-- Exercise instructions --
The data below holds the lines to copy: everything from the line containing "tube_nut();" to the line containing "before = set(bpy.data.objects)", both ends included, set down exactly.

-- Material provided --
START

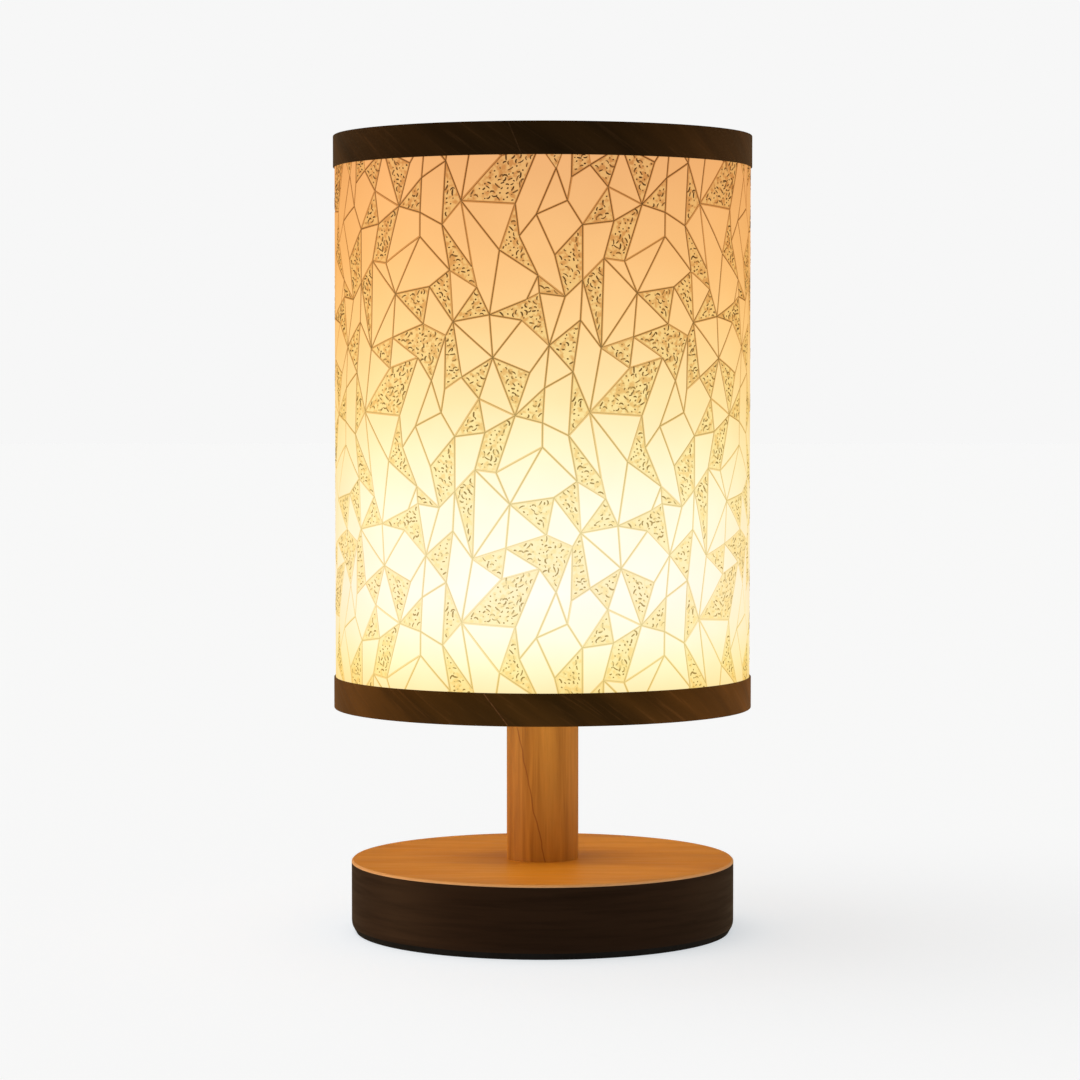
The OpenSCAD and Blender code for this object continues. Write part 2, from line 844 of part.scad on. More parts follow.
foot_pad();
base_disc();
base_top_layer();
post();
threaded_tube();
tube_nut();
tube_washer();
seat_washer();
cord_bush();
terminal_block();
terminal_sleeves();
terminal_screws();
block_fixing_screw();
lead_live();
lead_neutral();
holder_cap();
cap_grub_screw();
holder_body();
holder_insert();
screw_shell();
centre_contact();
holder_terminals();
holder_terminal_screws();
shade_spider();
upper_hoop();
shade_sheet();
seam_strip();
top_band();
bottom_band();
shade_ring();
bulb_tip();
bulb_insulator();
bulb_cap();
bulb_collar();
bulb_led_board();
bulb_led_chips();
bulb_driver_board();
bulb_globe();
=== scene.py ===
"""Small drum-shade table lamp, lit: materials, shard pattern and fine detail round the CAD frame.

Metres, +Z up, front towards -Y. Names ending in _MM are millimetres.
"""
import math
import random

import bmesh
import bpy
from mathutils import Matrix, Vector
from mathutils.geometry import delaunay_2d_cdt


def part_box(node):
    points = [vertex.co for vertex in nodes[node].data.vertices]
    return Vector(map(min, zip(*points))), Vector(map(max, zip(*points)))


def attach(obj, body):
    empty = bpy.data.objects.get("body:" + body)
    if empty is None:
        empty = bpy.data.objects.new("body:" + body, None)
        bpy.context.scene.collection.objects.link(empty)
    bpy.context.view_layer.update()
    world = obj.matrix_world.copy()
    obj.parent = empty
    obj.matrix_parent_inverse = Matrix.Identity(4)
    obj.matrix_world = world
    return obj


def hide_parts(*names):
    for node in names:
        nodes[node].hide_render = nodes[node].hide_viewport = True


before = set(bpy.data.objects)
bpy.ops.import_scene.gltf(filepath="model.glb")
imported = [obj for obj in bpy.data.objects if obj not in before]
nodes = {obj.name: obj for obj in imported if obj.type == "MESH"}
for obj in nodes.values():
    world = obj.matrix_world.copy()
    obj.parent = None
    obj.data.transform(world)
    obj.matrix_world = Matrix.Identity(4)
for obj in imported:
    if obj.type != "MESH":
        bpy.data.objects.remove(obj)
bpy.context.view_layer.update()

MM = 0.001
TURN = 2 * math.pi


# ---------------------------------------------------------------- small helpers

def linear(red, green, blue, alpha=1.0):
    """A display colour, 0 to 255, as linear RGBA."""
    def one(c):
        c /= 255
        return c / 12.92 if c <= 0.04045 else ((c + 0.055) / 1.055) ** 2.4
    return (one(red), one(green), one(blue), alpha)


def add_node(tree, kind, inputs=None, **settings):
    """A shader node, with its settings and its inputs set or linked."""
    made = tree.nodes.new(kind)
    for key, value in settings.items():
        setattr(made, key, value)
    for key, value in (inputs or {}).items():
        if isinstance(value, bpy.types.NodeSocket):
            tree.links.new(value, made.inputs[key])
        else:
            made.inputs[key].default_value = value
    return made


def new_material(name, **sockets):
    """A Principled material; sockets are given by name with underscores for spaces."""
    material = bpy.data.materials.new(name)
    material.use_nodes = True
    shader = material.node_tree.nodes["Principled BSDF"]
    for key, value in sockets.items():
        shader.inputs[key.replace("_", " ")].default_value = value
    return material, material.node_tree, shader


def object_coords(tree):
    """Coordinates of the surface point in the object's own frame, which is the lamp's."""
    return add_node(tree, "ShaderNodeTexCoord").outputs["Object"]


def split_coords(tree):
    """X, Y and Z of the surface point, as the outputs of one node."""
    return add_node(tree, "ShaderNodeSeparateXYZ", {"Vector": object_coords(tree)}).outputs


def stretched(tree, scale, turn=(0, 0, 0)):
    """Object coordinates turned, then stretched by a scale along each axis."""
    return add_node(tree, "ShaderNodeMapping", {
        "Vector": object_coords(tree), "Scale": scale, "Rotation": turn}).outputs["Vector"]


def noise(tree, vector, detail=3.0, roughness=0.5, distortion=0.0):
    """Noise from 0 to 1 at coordinates that are already scaled."""
    return add_node(tree, "ShaderNodeTexNoise", {
        "Vector": vector, "Scale": 1.0, "Detail": detail,
        "Roughness": roughness, "Distortion": distortion}).outputs["Fac"]


def math_node(tree, operation, first, second=0.0):
    """One sum on one or two values."""
    return add_node(tree, "ShaderNodeMath", {0: first, 1: second}, operation=operation).outputs[0]


def spread(tree, value, low, high, out_low=0.0, out_high=1.0, smooth=False):
    """value mapped from low..high to out_low..out_high, clamped."""
    kind = "SMOOTHSTEP" if smooth else "LINEAR"
    return add_node(tree, "ShaderNodeMapRange", {
        "Value": value, "From Min": low, "From Max": high,
        "To Min": out_low, "To Max": out_high}, interpolation_type=kind).outputs["Result"]


def mixed(tree, factor, first, second, blend="MIX"):
    """Two colours mixed or multiplied by a factor."""
    made = tree.nodes.new("ShaderNodeMix")
    made.data_type = "RGBA"
    made.blend_type = blend
    for key, value in ((0, factor), (6, first), (7, second)):
        if isinstance(value, bpy.types.NodeSocket):
            tree.links.new(value, made.inputs[key])
        else:
            made.inputs[key].default_value = value
    return made.outputs[2]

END

-- Finished exercise --
tube_nut();
tube_washer();
seat_washer();
cord_bush();
terminal_block();
terminal_sleeves();
terminal_screws();
block_fixing_screw();
lead_live();
lead_neutral();
holder_cap();
cap_grub_screw();
holder_body();
holder_insert();
screw_shell();
centre_contact();
holder_terminals();
holder_terminal_screws();
shade_spider();
upper_hoop();
shade_sheet();
seam_strip();
top_band();
bottom_band();
shade_ring();
bulb_tip();
bulb_insulator();
bulb_cap();
bulb_collar();
bulb_led_board();
bulb_led_chips();
bulb_driver_board();
bulb_globe();
=== scene.py ===
"""Small drum-shade table lamp, lit: materials, shard pattern and fine detail round the CAD frame.

Metres, +Z up, front towards -Y. Names ending in _MM are millimetres.
"""
import math
import random

import bmesh
import bpy
from mathutils import Matrix, Vector
from mathutils.geometry import delaunay_2d_cdt


def part_box(node):
    points = [vertex.co for vertex in nodes[node].data.vertices]
    return Vector(map(min, zip(*points))), Vector(map(max, zip(*points)))


def attach(obj, body):
    empty = bpy.data.objects.get("body:" + body)
    if empty is None:
        empty = bpy.data.objects.new("body:" + body, None)
        bpy.context.scene.collection.objects.link(empty)
    bpy.context.view_layer.update()
    world = obj.matrix_world.copy()
    obj.parent = empty
    obj.matrix_parent_inverse = Matrix.Identity(4)
    obj.matrix_world = world
    return obj


def hide_parts(*names):
    for node in names:
        nodes[node].hide_render = nodes[node].hide_viewport = True


before = set(bpy.data.objects)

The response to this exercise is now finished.